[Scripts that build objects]

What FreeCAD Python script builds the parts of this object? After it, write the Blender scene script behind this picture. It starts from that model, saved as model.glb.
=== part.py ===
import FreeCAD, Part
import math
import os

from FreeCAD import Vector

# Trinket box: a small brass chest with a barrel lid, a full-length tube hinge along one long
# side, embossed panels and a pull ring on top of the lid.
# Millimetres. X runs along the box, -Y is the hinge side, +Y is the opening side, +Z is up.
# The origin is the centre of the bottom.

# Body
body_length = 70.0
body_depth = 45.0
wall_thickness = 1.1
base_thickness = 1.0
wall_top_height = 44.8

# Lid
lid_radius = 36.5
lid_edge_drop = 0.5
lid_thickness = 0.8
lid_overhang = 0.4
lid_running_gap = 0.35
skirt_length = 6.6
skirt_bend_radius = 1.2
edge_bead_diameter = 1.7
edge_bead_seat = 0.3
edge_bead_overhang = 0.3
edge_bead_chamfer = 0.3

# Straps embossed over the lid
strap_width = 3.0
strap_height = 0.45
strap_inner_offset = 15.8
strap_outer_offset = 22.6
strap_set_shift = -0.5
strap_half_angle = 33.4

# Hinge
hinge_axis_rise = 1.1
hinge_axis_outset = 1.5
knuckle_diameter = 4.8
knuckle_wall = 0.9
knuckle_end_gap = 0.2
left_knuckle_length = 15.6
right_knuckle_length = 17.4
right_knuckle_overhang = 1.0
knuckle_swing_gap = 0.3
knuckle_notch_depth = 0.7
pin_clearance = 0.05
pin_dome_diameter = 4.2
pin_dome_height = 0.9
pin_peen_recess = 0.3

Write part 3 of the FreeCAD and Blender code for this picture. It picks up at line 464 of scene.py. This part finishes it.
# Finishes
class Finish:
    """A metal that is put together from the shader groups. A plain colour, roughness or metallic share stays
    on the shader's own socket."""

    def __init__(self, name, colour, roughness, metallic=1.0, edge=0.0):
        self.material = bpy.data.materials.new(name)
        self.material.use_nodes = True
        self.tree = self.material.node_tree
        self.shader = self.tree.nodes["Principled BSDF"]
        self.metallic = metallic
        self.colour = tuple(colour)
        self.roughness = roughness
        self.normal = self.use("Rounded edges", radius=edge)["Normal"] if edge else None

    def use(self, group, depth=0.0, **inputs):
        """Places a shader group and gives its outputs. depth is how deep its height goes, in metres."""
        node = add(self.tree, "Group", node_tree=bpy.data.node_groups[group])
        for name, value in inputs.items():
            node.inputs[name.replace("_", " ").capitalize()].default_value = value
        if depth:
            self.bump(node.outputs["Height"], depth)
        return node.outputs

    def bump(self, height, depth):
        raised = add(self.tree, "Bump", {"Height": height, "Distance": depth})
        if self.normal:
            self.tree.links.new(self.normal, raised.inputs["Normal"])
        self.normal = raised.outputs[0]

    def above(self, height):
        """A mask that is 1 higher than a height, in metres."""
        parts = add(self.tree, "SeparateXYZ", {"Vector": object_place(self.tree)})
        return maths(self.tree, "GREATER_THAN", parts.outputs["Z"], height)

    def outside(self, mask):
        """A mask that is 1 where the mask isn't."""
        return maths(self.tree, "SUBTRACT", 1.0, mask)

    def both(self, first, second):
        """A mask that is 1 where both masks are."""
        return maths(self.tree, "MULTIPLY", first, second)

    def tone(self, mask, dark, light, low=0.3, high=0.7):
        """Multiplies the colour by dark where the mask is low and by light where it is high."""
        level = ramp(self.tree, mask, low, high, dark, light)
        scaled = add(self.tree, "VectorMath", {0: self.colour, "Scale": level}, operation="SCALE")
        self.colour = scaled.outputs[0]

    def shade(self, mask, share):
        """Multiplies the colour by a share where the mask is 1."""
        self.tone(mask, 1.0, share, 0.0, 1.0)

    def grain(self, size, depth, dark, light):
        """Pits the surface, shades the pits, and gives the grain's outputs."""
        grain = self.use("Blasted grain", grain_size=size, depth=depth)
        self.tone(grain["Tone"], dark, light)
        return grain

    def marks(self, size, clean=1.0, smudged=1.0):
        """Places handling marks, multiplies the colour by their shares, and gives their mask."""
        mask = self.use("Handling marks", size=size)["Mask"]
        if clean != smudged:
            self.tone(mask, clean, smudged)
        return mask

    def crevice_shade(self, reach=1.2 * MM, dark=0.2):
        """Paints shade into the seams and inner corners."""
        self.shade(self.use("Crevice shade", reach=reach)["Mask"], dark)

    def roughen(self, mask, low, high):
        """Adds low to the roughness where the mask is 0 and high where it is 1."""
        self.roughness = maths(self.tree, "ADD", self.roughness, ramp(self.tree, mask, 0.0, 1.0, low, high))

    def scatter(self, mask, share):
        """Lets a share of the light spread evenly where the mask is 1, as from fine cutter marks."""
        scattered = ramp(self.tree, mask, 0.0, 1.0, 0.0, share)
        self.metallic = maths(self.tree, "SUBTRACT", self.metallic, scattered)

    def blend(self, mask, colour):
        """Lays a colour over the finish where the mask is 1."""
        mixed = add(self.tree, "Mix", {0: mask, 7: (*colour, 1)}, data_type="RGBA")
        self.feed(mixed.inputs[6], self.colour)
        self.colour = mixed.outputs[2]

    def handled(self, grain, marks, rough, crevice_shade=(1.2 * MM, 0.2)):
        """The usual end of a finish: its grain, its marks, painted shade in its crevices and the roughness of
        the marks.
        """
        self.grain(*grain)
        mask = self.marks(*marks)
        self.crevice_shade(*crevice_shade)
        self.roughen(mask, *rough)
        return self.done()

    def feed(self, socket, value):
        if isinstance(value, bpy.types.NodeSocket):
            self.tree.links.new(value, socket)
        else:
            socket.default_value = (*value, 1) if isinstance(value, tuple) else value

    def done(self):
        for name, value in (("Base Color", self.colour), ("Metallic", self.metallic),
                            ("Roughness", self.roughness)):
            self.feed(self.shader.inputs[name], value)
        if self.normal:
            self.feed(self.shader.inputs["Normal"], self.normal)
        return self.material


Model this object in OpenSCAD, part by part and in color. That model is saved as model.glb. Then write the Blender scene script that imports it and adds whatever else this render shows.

THE EXERCISE: Beginning at the first line above, repeat exactly until the line containing "from FreeCAD import Vector", which is included.

TASK ANSWER:
What FreeCAD Python script builds the parts of this object? After it, write the Blender scene script behind this picture. It starts from that model, saved as model.glb.
=== part.py ===
import FreeCAD, Part
import math
import os

from FreeCAD import Vector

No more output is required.